University of Notre Dame

Continuing online instruction could contribute to widening achievement gaps by family income or socioeconomic status

31-Jul-2020 2:50 PM EDT, by University of Notre Dame

Newswise — University of Notre Dame Assistant Professor of Economics Chloe Gibbs largely focuses on how policy — including education policy — affects disadvantaged children and families and how to address achievement gaps by race, ethnicity and family income. Much of her work, including recent research on the impact of full-day kindergarten and the effects of the federally-funded Head Start preschool program, explores how time spent in school affects children’s cognitive and non-cognitive outcomes. This research finds that more instructional time in the early years has important benefits for children over the short- and long-term, particularly children learning English and those from disadvantaged backgrounds.
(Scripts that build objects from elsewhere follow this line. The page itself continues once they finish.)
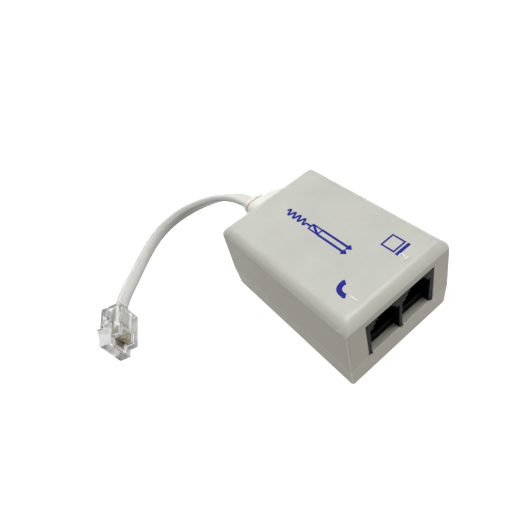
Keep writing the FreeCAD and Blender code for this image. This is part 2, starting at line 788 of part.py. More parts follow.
def bent_leads(name, x, y, pitch, height, reach):
    """Two leads that leave a part sideways and turn down through the board."""
    low = number(f"{BOARD_BOTTOM} - lead_tail")
    high = number(f"board_top + {height}")
    diameter = number("lead_diameter")
    wires = []
    for side in (-1, 1):
        place = f"({x} + {side} * {pitch} / 2)"
        LEAD_PLACES.append((place, y))
        outer, inner = number(place), number(f"{x} + {side} * {reach}")
        points = [Vector(inner, number(y), high), Vector(outer, number(y), high), Vector(outer, number(y), low)]
        wires.append(round_wire(points, diameter, [1.5 * diameter]))
    return feature(name, Part.makeCompound(wires))


def resistor(k, x, y):
    """A resistor lying on the board: a waisted ceramic body and two bent leads."""
    height = "(resistor_diameter / 2 + part_stand)"
    middle = f"board_top + {height}"
    start = f"{x} - resistor_length / 2"
    cap = "resistor_length / 4"
    parts = [rod(f"resistor_waist_{k}", "resistor_diameter * resistor_waist", "resistor_length",
                 (start, y, middle), "X"),
             rod(f"resistor_cap_{k}_1", "resistor_diameter", cap, (start, y, middle), "X"),
             rod(f"resistor_cap_{k}_2", "resistor_diameter", cap,
                 (f"{x} + resistor_length / 2 - {cap}", y, middle), "X"),
             bent_leads(f"resistor_leads_{k}", x, y, "resistor_pitch", height,
                        "(resistor_length / 2 - lead_diameter / 4)")]
    return joined(f"resistor_{k}", parts)


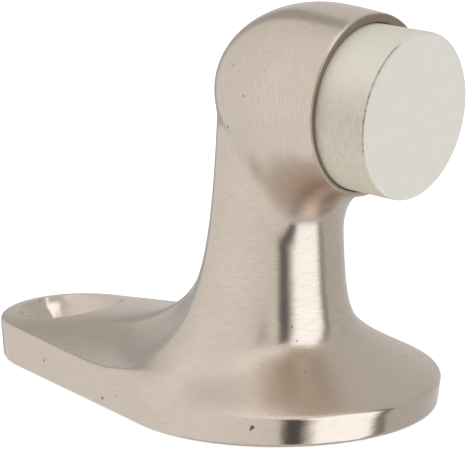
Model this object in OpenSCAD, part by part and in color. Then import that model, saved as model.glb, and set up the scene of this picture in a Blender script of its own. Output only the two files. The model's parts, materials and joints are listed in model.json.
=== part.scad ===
// Floor door stop: a cast body with an egg-shaped foot, a flared post and a domed head.
// The head's cup holds a rubber bumper, moulded on a threaded stud.
//
// Frame: the origin is where the post's axis meets the floor.
// +X points the way the bumper faces, +Z is up, and the XZ plane is the plane of symmetry.

/* [Foot] */
// Radius of the round front of the foot, about the post's axis
front_r = 24.05; // [22:0.05:26]
// Radius of the round tail of the foot
tail_r = 12.1; // [11:0.05:13]
// Distance from the post's axis back to the tail's centre
tail_x = 37.8; // [35:0.1:42]
// Height of the foot's wall at the front
front_wall_h = 4.3; // [3.5:0.1:5.5]
// Height of the foot's wall round the tail
tail_wall_h = 5.9; // [5:0.1:7]
// Extra height of the wall at the shoulder, where the tail leaves the round front
shoulder_rise = 2.1; // [0:0.1:3.5]
// Width of the small rounding along the wall's top edge
edge_r = 0.6; // [0.3:0.1:1]
// How much further the foot's top drops near its edge in front
brow_drop = 0.7; // [0:0.1:1.5]
// How far in from the edge that drop reaches
brow_reach = 2.9; // [1.5:0.1:5]
// Depth of the relief under the foot
relief_depth = 0.8; // [0.4:0.1:1.5]

/* [Post] */
// Radius that the post tends to, on its front half
post_front_r = 9.3; // [8:0.1:10]
// Radius that the post tends to, on its back half, before its wider flare
post_back_r = 7.0; // [6.5:0.1:9]
// Reach of the flare from the post into the foot, in front
front_flare = 6.8; // [5:0.1:16]
// Reach of the flare from the post into the tail
back_flare = 62; // [9:1:80]
// Distance from the post's axis where the flare runs out into the foot's top
flare_end = 22.25; // [18:0.05:23]
// Slope of the foot's top in front and at the sides
front_slope = 0.43; // [0.2:0.01:0.6]
// Slope of the foot's top along the tail
tail_slope = 0.14; // [0.05:0.01:0.25]

/* [Head] */
// Height of the head's axis above the floor
head_z = 47.2; // [44:0.1:52]
// Outside radius of the head at its rim
rim_r = 13.2; // [13:0.1:13.4]
// Greatest outside radius of the head
head_r = 13.5; // [13.4:0.1:14.5]
// Distance from the post's axis to the rim
rim_x = 17.0; // [15:0.1:18]
// Distance from the rim back to the head's widest place
barrel_l = 7.6; // [6:0.1:10]
// Length of the dome behind the head's widest place
dome_l = 17.9; // [15:0.1:19]
// Radius of the cup that holds the bumper
cup_r = 12.2; // [12.15:0.05:12.3]
// How far the cup's axis lies below the head's axis
cup_drop = 0.4; // [0:0.1:0.5]
// Depth of the cup
cup_depth = 6.5; // [5:0.1:8]

/* [Bumper] */
// Radius of the bumper inside the cup
pad_r = 12.05; // [11:0.05:12.1]
// Radius of the bumper's face
face_r = 12.2; // [12.1:0.05:12.6]
// How far the face stands out of the rim
pad_out = 8.4; // [6:0.1:11]
// Radius of the stud
stud_r = 2.4; // [2:0.05:2.45]
// Depth of the stud's hole below the cup's floor
stud_depth = 9.5; // [6:0.1:11]
// Radius of the stud's head, inside the rubber
stud_head_r = 5.5; // [4:0.1:8]

/* [Fixings] */
// Distance from the post's axis back to the rear screw hole
screw_x = 40.8; // [39:0.1:41.5]
// Radius of the rear screw hole
screw_r = 3.3; // [2.4:0.1:3.5]
// Radius of the countersink at the height of the tail's wall
sink_r = 6.9; // [6:0.1:7.2]
// Included angle of the countersink
sink_angle = 82; // [80:2:100]
// Radius of the tapped hole under the post
bolt_r = 2.6; // [2:0.1:3.3]
// Depth of the tapped hole under the post
bolt_depth = 16; // [8:0.5:20]

/* [Hidden] */

nickel = [0.78, 0.73, 0.67];
rubber = [0.85, 0.83, 0.78];
steel = [0.62, 0.62, 0.64];

round_fn = 96;         // facets shown on a full circle
run_out = 0.4;         // softness of the flare's end
front_steps = 34;      // points along the foot's round front
side_steps = 9;        // points along each straight side
tail_steps = 14;       // points round the tail
flare_steps = 15;      // rings from the wall's edge up into the head
head_steps = 14;       // bands along the barrel, and along the dome
pad_seat_gap = 0.05;   // the bumper stands this clear of the cup's floor
pad_edge = 0.4;        // chamfer round the bumper's face
stud_gap = 0.05;       // radial clearance of the stud in its hole
stud_head_h = 1.8;     // thickness of the stud's head
land = 3.0;            // width of the land round the relief
screw_boss_r = 8.2;    // land round the rear screw hole
bolt_boss_r = 8.0;     // land round the tapped hole
sink_cut_h = 9;        // height of the cone that cuts the countersink
over = 1;              // how far a cutter runs past the face it cuts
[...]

With many of the nation's schools choosing to continue online instruction due to COVID, Gibbs fears the consequences for children with limited or no access to learning resources outside of school.

Evidence from previous pandemics indicates that the disruption to school-age children’s educational trajectories has long-lasting effects,” she said. “When kids are out of school, the differences in resources and environments they experience translate into gaps in skill development, so I worry that school closures could contribute to widening achievement gaps by family income or socioeconomic status. Efforts to implement remote learning may contribute to these gaps as children have differential access in their homes to the technology required.”